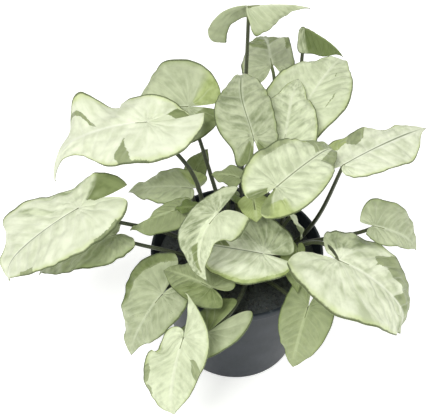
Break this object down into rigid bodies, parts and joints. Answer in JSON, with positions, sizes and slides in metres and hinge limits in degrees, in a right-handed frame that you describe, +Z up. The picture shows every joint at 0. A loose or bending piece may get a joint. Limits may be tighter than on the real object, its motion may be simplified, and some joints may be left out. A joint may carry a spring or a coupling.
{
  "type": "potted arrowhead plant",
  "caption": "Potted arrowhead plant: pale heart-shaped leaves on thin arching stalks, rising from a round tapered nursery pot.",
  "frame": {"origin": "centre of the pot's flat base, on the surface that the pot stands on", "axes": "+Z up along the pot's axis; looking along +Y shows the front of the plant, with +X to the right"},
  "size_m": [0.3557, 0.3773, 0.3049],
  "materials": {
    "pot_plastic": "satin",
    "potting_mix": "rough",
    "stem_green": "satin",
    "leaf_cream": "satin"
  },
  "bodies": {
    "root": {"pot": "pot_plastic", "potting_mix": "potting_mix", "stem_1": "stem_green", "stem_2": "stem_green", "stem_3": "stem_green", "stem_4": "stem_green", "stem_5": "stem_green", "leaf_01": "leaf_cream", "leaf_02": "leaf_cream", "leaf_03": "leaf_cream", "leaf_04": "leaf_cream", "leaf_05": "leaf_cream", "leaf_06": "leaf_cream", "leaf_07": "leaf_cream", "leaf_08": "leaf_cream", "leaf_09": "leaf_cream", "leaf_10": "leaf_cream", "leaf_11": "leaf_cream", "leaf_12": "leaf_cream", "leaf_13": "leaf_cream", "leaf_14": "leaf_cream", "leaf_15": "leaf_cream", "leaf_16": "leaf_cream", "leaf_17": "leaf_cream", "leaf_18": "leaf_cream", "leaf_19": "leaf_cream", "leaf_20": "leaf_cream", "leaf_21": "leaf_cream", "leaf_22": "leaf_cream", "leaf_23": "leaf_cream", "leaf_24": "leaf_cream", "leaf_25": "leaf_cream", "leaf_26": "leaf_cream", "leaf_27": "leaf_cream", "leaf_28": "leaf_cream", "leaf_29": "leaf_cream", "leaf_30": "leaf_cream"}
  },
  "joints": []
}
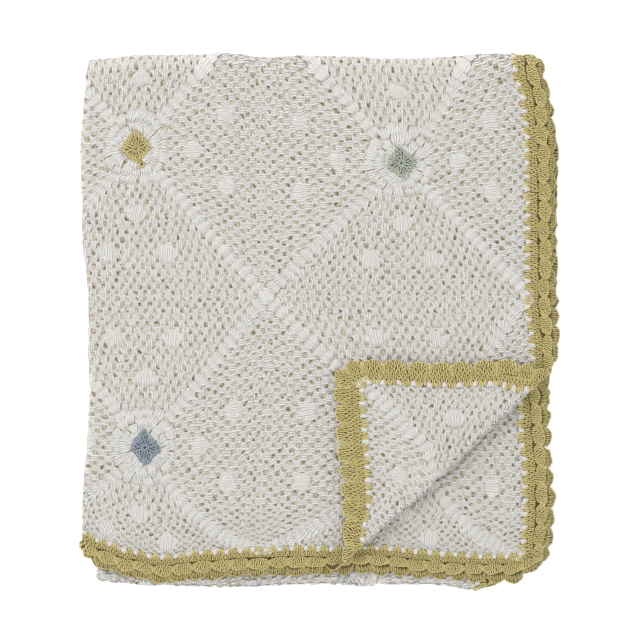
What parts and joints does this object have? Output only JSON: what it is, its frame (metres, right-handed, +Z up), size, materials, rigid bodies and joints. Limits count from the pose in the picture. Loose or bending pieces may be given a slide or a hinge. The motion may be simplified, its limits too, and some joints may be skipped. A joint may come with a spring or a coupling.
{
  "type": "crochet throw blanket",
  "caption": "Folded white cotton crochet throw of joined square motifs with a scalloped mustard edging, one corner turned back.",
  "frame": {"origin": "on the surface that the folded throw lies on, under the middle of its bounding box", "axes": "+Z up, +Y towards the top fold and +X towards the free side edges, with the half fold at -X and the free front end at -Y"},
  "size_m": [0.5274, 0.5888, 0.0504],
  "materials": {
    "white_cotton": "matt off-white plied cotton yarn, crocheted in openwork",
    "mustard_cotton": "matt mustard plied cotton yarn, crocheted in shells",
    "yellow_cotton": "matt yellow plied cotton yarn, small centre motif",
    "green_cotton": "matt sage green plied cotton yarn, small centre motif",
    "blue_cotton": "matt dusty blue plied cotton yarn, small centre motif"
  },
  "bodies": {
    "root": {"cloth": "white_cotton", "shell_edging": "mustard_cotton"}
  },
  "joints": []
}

# [DIRECTIVE]
Nothing in the data may differ; print all of it exactly as written.

# [WRITTEN RESPONSE]
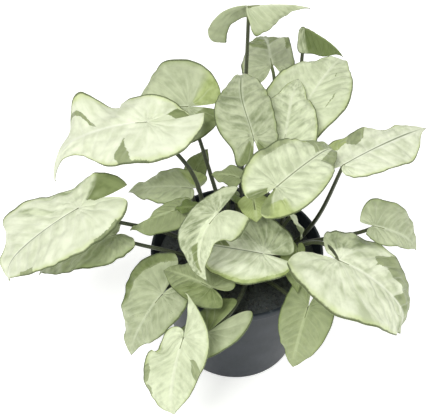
Break this object down into rigid bodies, parts and joints. Answer in JSON, with positions, sizes and slides in metres and hinge limits in degrees, in a right-handed frame that you describe, +Z up. The picture shows every joint at 0. A loose or bending piece may get a joint. Limits may be tighter than on the real object, its motion may be simplified, and some joints may be left out. A joint may carry a spring or a coupling.
{
  "type": "potted arrowhead plant",
  "caption": "Potted arrowhead plant: pale heart-shaped leaves on thin arching stalks, rising from a round tapered nursery pot.",
  "frame": {"origin": "centre of the pot's flat base, on the surface that the pot stands on", "axes": "+Z up along the pot's axis; looking along +Y shows the front of the plant, with +X to the right"},
  "size_m": [0.3557, 0.3773, 0.3049],
  "materials": {
    "pot_plastic": "satin",
    "potting_mix": "rough",
    "stem_green": "satin",
    "leaf_cream": "satin"
  },
  "bodies": {
    "root": {"pot": "pot_plastic", "potting_mix": "potting_mix", "stem_1": "stem_green", "stem_2": "stem_green", "stem_3": "stem_green", "stem_4": "stem_green", "stem_5": "stem_green", "leaf_01": "leaf_cream", "leaf_02": "leaf_cream", "leaf_03": "leaf_cream", "leaf_04": "leaf_cream", "leaf_05": "leaf_cream", "leaf_06": "leaf_cream", "leaf_07": "leaf_cream", "leaf_08": "leaf_cream", "leaf_09": "leaf_cream", "leaf_10": "leaf_cream", "leaf_11": "leaf_cream", "leaf_12": "leaf_cream", "leaf_13": "leaf_cream", "leaf_14": "leaf_cream", "leaf_15": "leaf_cream", "leaf_16": "leaf_cream", "leaf_17": "leaf_cream", "leaf_18": "leaf_cream", "leaf_19": "leaf_cream", "leaf_20": "leaf_cream", "leaf_21": "leaf_cream", "leaf_22": "leaf_cream", "leaf_23": "leaf_cream", "leaf_24": "leaf_cream", "leaf_25": "leaf_cream", "leaf_26": "leaf_cream", "leaf_27": "leaf_cream", "leaf_28": "leaf_cream", "leaf_29": "leaf_cream", "leaf_30": "leaf_cream"}
  },
  "joints": []
}
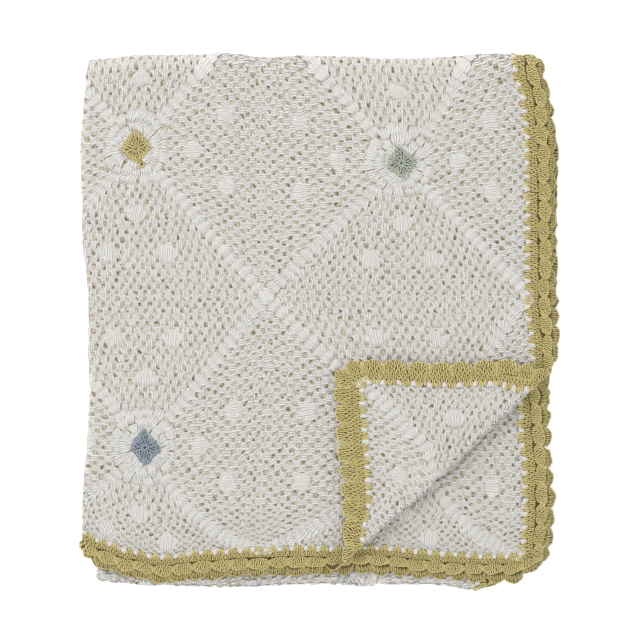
What parts and joints does this object have? Output only JSON: what it is, its frame (metres, right-handed, +Z up), size, materials, rigid bodies and joints. Limits count from the pose in the picture. Loose or bending pieces may be given a slide or a hinge. The motion may be simplified, its limits too, and some joints may be skipped. A joint may come with a spring or a coupling.
{
  "type": "crochet throw blanket",
  "caption": "Folded white cotton crochet throw of joined square motifs with a scalloped mustard edging, one corner turned back.",
  "frame": {"origin": "on the surface that the folded throw lies on, under the middle of its bounding box", "axes": "+Z up, +Y towards the top fold and +X towards the free side edges, with the half fold at -X and the free front end at -Y"},
  "size_m": [0.5274, 0.5888, 0.0504],
  "materials": {
    "white_cotton": "matt off-white plied cotton yarn, crocheted in openwork",
    "mustard_cotton": "matt mustard plied cotton yarn, crocheted in shells",
    "yellow_cotton": "matt yellow plied cotton yarn, small centre motif",
    "green_cotton": "matt sage green plied cotton yarn, small centre motif",
    "blue_cotton": "matt dusty blue plied cotton yarn, small centre motif"
  },
  "bodies": {
    "root": {"cloth": "white_cotton", "shell_edging": "mustard_cotton"}
  },
  "joints": []
}